The dispute is holding up the release of 31 billion euros ($39.39 billion) in emergency loans needed to keep Greece afloat.
Greece’s international lenders agreed on Monday to give Athens two more years to make the cuts demanded of it but the euro zone and IMF clashed over a longer-term target to shrink the country’s debt, reigniting fears of bankruptcy.
IMF officials have argued that some writedown of Greek debt for euro zone governments is necessary to make Greece solvent but Germany, the biggest contributor to the bloc’s bailout funds, rejects the idea of taking a loss on its Greek debt holdings, arguing it would be illegal.
Several leading German economists called for a “haircut” for Greece in an article to be published in Welt am Sonntag.
“A haircut for Greece is unavoidable,” said Clemens Fuest, designated head of the ZEW economic think tank. “The question is no longer whether but when this step will come.”
Peter Bofinger, on the German government’s panel of economic advisers, said there was no alternative. “Without such a move, the country won’t get back on its feet,” he told the paper.
The IMF also disagrees with an idea from euro zone finance ministers to give Greece until 2022, rather than 2020, to lower its debt to gross domestic product ratio to 120 percent.
Juncker also took aim at Austria, Germany and the southern German state of Bavaria on Saturday for suggesting that a Greek exit from the euro zone was looming.
“Threats in the Austrian, German or Bavarian language that Greece will soon leave the euro zone do not do Greece any good,” he said in his speech. “We must show solidarity with Greece and watch our words.”
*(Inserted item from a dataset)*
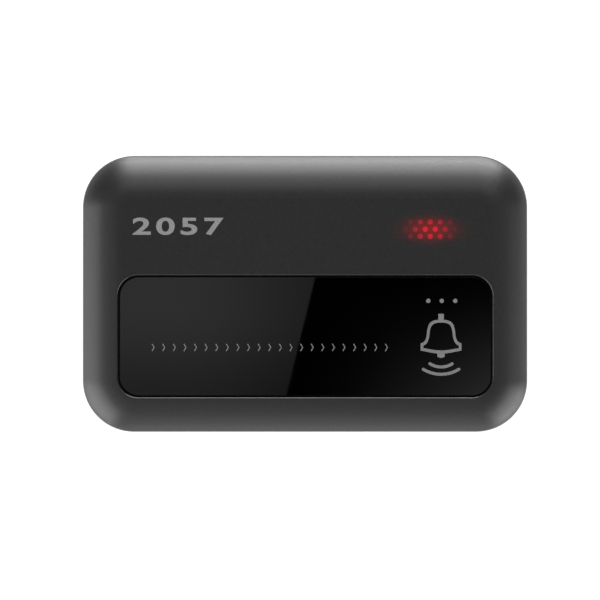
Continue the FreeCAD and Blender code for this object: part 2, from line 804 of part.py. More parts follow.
def rear_housing():
    """Tray with a lip for the cover, screw towers, board standoffs, keyholes and the battery bay."""
    form = rear_form()
    lip = rounded_slab(body_length - 2 * lip_inset, body_width - 2 * lip_inset, corner_radius - lip_inset,
                       parting_height - lip_thickness, lip_top)
    cavity = Part.makeLoft([inset_outline(cavity_bottom_inset, floor_top),
                            inset_outline(cavity_top_inset, lip_top + overrun)], True, True)
    bay_half = door_width / 2 + door_tongue + slide_gap + door_frame
    bay = block(-bay_half, bay_half, -body_width / 2, door_end + door_frame_end, foot_proud, web_top)
    ring_radius = cell_radius + cell_gap
    ring = upright_cylinder(ring_radius + cell_ring_wall, web_bottom, board_bottom - cell_ring_gap, 0, cell_y)
    pieces = [form.fuse(lip).cut(cavity), bay.common(form), ring]
    cuts = [upright_cylinder(ring_radius, foot_proud - overrun, board_bottom, 0, cell_y),
            block(cell_radius - pin_gap, ring_radius + cell_ring_wall + overrun, cell_y - contact_notch / 2,
                  cell_y + contact_notch / 2, web_top, board_bottom),
            block(-door_width / 2 - slide_gap, door_width / 2 + slide_gap, -body_width,
                  door_end + slide_gap, foot_proud - overrun, web_bottom)]
    groove_half = door_width / 2 + door_tongue + slide_gap
    cuts.append(block(-groove_half, groove_half, -body_width, door_end + slide_gap,
                      door_top - door_tongue_thickness - slide_gap, web_bottom))
    for side_x, side_y in four_quarters:
        x = side_x * screw_x
        y = side_y * screw_y
        pieces.append(upright_cylinder(tower_radius, floor_thickness, tower_top, x, y))
        cuts.append(upright_cylinder(screw_head_radius + recess_gap, foot_proud - overrun, screw_seat, x, y))
        cuts.append(upright_cylinder(screw_radius + 2 * slide_gap, foot_proud, tower_top + overrun, x, y))
        x = side_x * standoff_x
        y = side_y * standoff_y
        pieces.append(upright_cylinder(standoff_radius, floor_thickness, board_bottom, x, y))
        cuts.append(upright_cylinder(screw_radius + pin_gap, board_bottom - standoff_pilot_depth,
                                     board_bottom + overrun, x, y))
        cuts.append(upright_cylinder(foot_radius + slide_gap, foot_proud - overrun, foot_height,
                                     side_x * foot_x, side_y * foot_y))
    for side in (1, -1):
        pocket_top = foot_proud + keyhole_depth
        pieces.append(keyhole_pocket(side, keyhole_wall, floor_thickness, pocket_top + keyhole_wall))
        cuts.append(keyhole_pocket(side, 0, floor_top, pocket_top))
        cuts.append(keyhole_cut(side))
    return fused(pieces).cut(Part.makeCompound(cuts))


# Screws and feet

def pan_screw(x, y, seat, direction, length):
    """Pan head screw with a cross recess; the head lies against its seat and the shank points away."""
    head = upright_cylinder(screw_head_radius, -screw_head_height, 0)
    head = head.makeChamfer(screw_head_bevel, edges_at(head, -screw_head_height))
    half = screw_cross_length / 2
    thin = screw_cross_width / 2
    low = -screw_head_height - overrun
    high = screw_cross_depth - screw_head_height
    cross = block(-half, half, -thin, thin, low, high).fuse(block(-thin, thin, -half, half, low, high))
    screw = fused([head.cut(cross), upright_cylinder(screw_radius, 0, length)])
    if direction < 0:
        screw.rotate(Vector(0, 0, 0), Vector(1, 0, 0), 2 * quarter_turn)
    return screw.translated(Vector(x, y, seat))


def housing_screws():
    """Four screws from below that hold the cover on the rear housing."""
    return Part.makeCompound([pan_screw(side_x * screw_x, side_y * screw_y, screw_seat, 1, housing_screw_length)
                              for side_x, side_y in four_quarters])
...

Some politicians from Chancellor Angela Merkel’s coalition partners, the Free Democrats (FDP) and Bavarian Christian Social Union (CSU), have again sharpened their rhetoric against Greece as fears grow about a new flare-up of the euro zone debt crisis.
On Saturday Deutsche Bank (DBKGn.DE) co-chief Juergen Fitschen warned at a conference that “we are still in the middle of the crisis, we are not through it yet.”
Merkel’s opposition Social Democrat (SPD) challenger in next year’s election, Peer Steinbrueck, said at the same conference when markets realized that announcements made by European Union leaders in the summer would not be implemented “the carousel will start turning again.”
However, Juncker said the European Central Bank had helped to calm euro zone nerves with its pledge to buy up debt from states such as Spain and Italy and their lower borrowing costs.